Postby Puffs » Sat Jun 09, 2018 4:42 am

IMO a fully synthetic has a narrower & better defined composition, giving a higher temperature stability. That means there are fewer long molecules that break down at the higher temperatures. That can give more reliable lubrication, particularly in cases where the oil is exposed to high temperatures over a long period of time. A prime example of that is when it is used (and re-used, 'long life') to lubricate the shaft of an exhaust turbine, in for instance a modern turbo engine, but also under racing conditions very high temperatures can occur. And the better temperature stability can also translate into less carbon deposits in the head, on the piston crown (also inside), and in the exhaust.

Now to what extent that better lubrication is required in an MZ (or any old two stroke) in normal road use, I don't know.
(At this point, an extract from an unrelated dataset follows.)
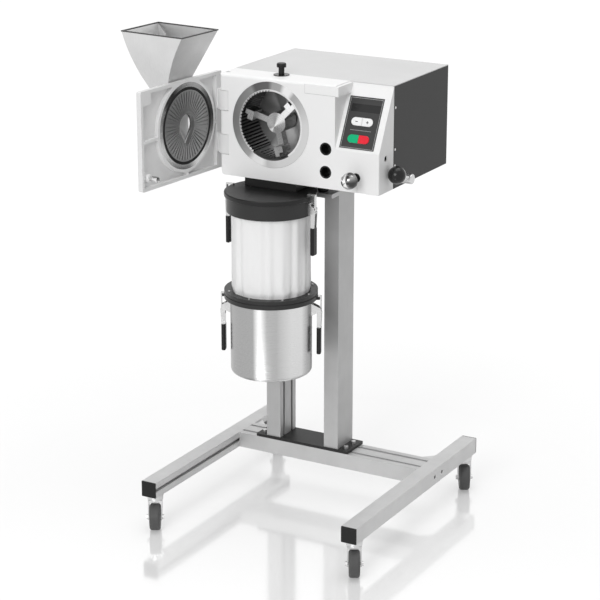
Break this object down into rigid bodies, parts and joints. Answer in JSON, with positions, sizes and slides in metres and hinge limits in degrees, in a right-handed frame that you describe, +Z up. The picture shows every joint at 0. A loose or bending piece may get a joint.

But I do think 2T bikes were used long before synthetic oil was around. Synthetic might help, a bit, but I think failures are rarely caused by the oil having degraded under high temperature, and that lubrication-wise you'll also get by with mineral or semi synthetic oil. Yet having less carbon deposits remains desirable.

I think using fully synthetic won't hurt your bike, and that it has advantages, but if the benefits are worth the extra money is anybodies personal choice. In these old two strokes I use a semi synth I could cheaply buy a batch off.
Note: don't be tempted to pre-mix leaner "because this is a very good synthetic oil".

Any other thoughts, please?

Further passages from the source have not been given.